A true renaissance woman, in addition to her Council duties, McMorrin also works for California’s Children’s Defense Fund serving as Director of Education Equity. Trained as an attorney, McMorrin is proud to be a mom to her daughter, and her “vision as a Council Member is to ensure that as Culver City develops, we prioritize equity, making sure that everyone shares in the progress we create together.”
It’s been a few months into her newest role as Vice Mayor and ESSENCE had a chance to sit down with McMorrin to talk Black Girl Magic, her journey into the political arena, and how she balances wearing so many hats.
This interview has been edited for length and clarity.
ESSENCE: What made you want to get into politics?
I’m very introverted by nature and would much rather be at home, drinking tea and reading with my daughter and my cat; but, somehow, that wasn’t the story for me. I got involved in politics shortly after we moved to California in 2016. Unfortunately, my daughter wasn’t having the best experience at school, so my entry point to organizing and advocacy here in California started by joining the local PTA. I sort of fell into it—local and policy decisions really acutely touched my life. I was a renter when I decided to run for City Council, I took transit to work, and I’m a person of color, and so it was just something that I said, “someone has to do it. I’m just as qualified, if not more qualified than folks that are currently doing it.”
But, when I was considering this I had a lot of imposter syndrome. I didn’t know if I could do it, if this space was for me, and if my message would resonate with people. What I want to convey to folks, and particularly Black women, is that we are the backbone of the Democratic party. We absolutely deserve to be in policymaking positions and roles, and to be encouraged in that. Our government is made up of people who are elected by us, and if we focus on Black women, everyone’s condition and everyone’s experiences, our cities and our states will be better. We belong everywhere, but particularly in government, especially as Black women, and it is a privilege and an honor to do this kind of impactful work and I’m very grateful.
ESSENCE: You’ve made it all the way to Vice Mayor, and the first Black woman at that! Did you anticipate making history?
I ran a very progressive campaign, and it was a risk to run under a divest/invest model in terms of wanting to divest 50% from the police department into housing, into services for youth, into services for our unhoused, creating an unarmed mobile crisis response model because I see safety as something more police responding to a crime.
I see safety as folks having food, folks having shelter, having access to good transit, having access to programs and a living wage, all of these things. I knew [I’d be the first] so, I was able to run with those things in mind and I wanted to run as myself. I didn’t pretend to be anyone else. I’m a single mom and these are things that Culver City was not really used to seeing, but I was also very well qualified, and I guess it translated. But again, it is a privilege because other single moms and other folks from communities of color will come up to me say, “I really appreciate your voice. You’re speaking for me.”

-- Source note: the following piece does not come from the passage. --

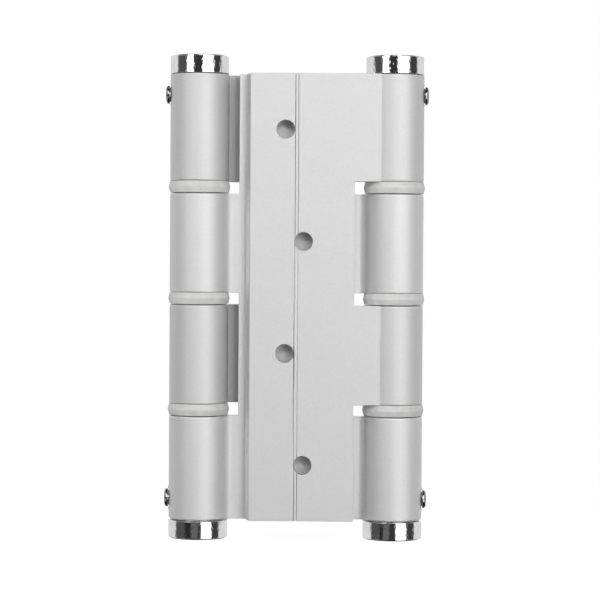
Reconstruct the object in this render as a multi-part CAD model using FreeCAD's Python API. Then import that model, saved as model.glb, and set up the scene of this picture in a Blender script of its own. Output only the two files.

ESSENCE: You probably get this question all the time, but you have a full-time job, you’re Vice Mayor, you’re a mom. How do you balance it all?
Well, shout out to therapy and also shout out to boundaries, which is something I’m still working on. Calendly keeps my life sane, and they’re even a Black-owned business! But, we’re human beings and I can’t do all of the things in my personal life or at work, so it’s a balance. I definitely don’t have it all together and I don’t want to sell that story, but I have an amazing support system, my wonderful friends and a community here who look after and support one another. I just try not to get super overwhelmed by all of the things on my to do list, and I’ve created systems that help create order in the midst of chaos or business. It’s one thing at a time and hoping it continues to expand and I continue to do what God has placed me here to do.
ESSENCE: What does Black Girl Magic mean to you?
My daughter has a Black Girl Magic pennant in her room that her grandmother bought for her, and sometimes I like to peek at her room and look at it. I think it is that unquantifiable, that je ne sais quoi. We are magic and it is beautiful. I feel humbled to see my daughter and her friends come into their own, my peers and friends who’ve gone to Spelman getting married, having children, excelling in their careers. I’m grateful to be surrounded by it. I’m grateful for the reminder that it exists. I’m grateful when I see it, and I continue to be inspired by Black Girl Magic in all its glory.